На следующий день, возвратясь домой, Кестнер нашел письмо Гёте.

«Его уже нет, Кестнер, и когда ты получишь эту записку, его уже не будет. Передай Лотте прилагаемое письмецо. Я был очень спокоен, но вчерашняя беседа меня истерзала. Я ничего не могу вам больше сказать в эту минуту. Останься я подле вас одним мгновением больше — я бы не выдержал. Теперь я один — и завтра я уезжаю!»

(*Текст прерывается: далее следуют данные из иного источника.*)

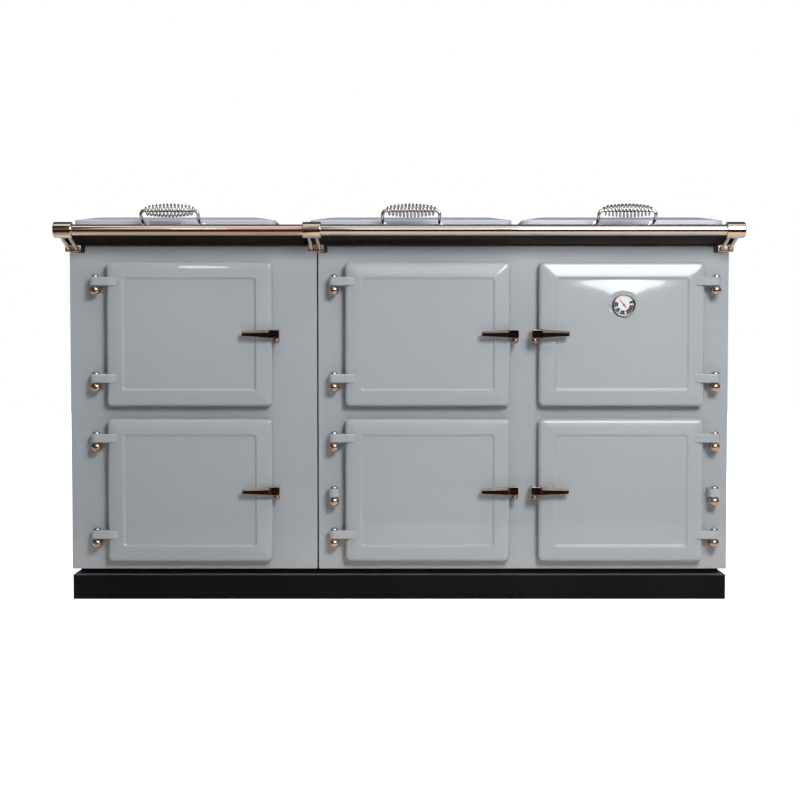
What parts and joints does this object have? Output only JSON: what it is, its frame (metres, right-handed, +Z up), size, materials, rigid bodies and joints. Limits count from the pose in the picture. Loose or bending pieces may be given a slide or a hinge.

«Лотта, я надеюсь вернуться, но Бог знает когда. Лотта, если бы ты знала, что я испытывал, слушая твои речи, зная, что вижу тебя в последний раз!.. Я уехал… Что навело нас на такой разговор? Теперь я один и могу плакать. Я покидаю вас счастливыми и остаюсь в ваших сердцах. Я вас снова увижу, но не завтра, а это все равно что никогда. Скажи моим мальчуганам: он уехал… Я не могу продолжать…»

Днем Кестнер отнес это письмо Лотте. Все дети повторяли печально: «Доктор Гёте уехал».

Лотта была грустна, читая письмо, и слезы появились у нее на глазах. «Хорошо, что он уехал», — сказала она.

Она и Кестнер могли говорить только о нем.

Многие удивлялись внезапному отъезду Гёте, обвиняя его в неучтивости. Кестнер его защищал с большой горячностью.

VI

В то время как друзья растроганно читали и перечитывали его письма, жалели его, представляли себе с тревогой и сочувствием, что он испытывает в своем печальном уединении, — Гёте весело шагал по красивой долине Лана. Он направлялся в Кобленц, где должен был встретиться с Мерком у госпожи Лярош.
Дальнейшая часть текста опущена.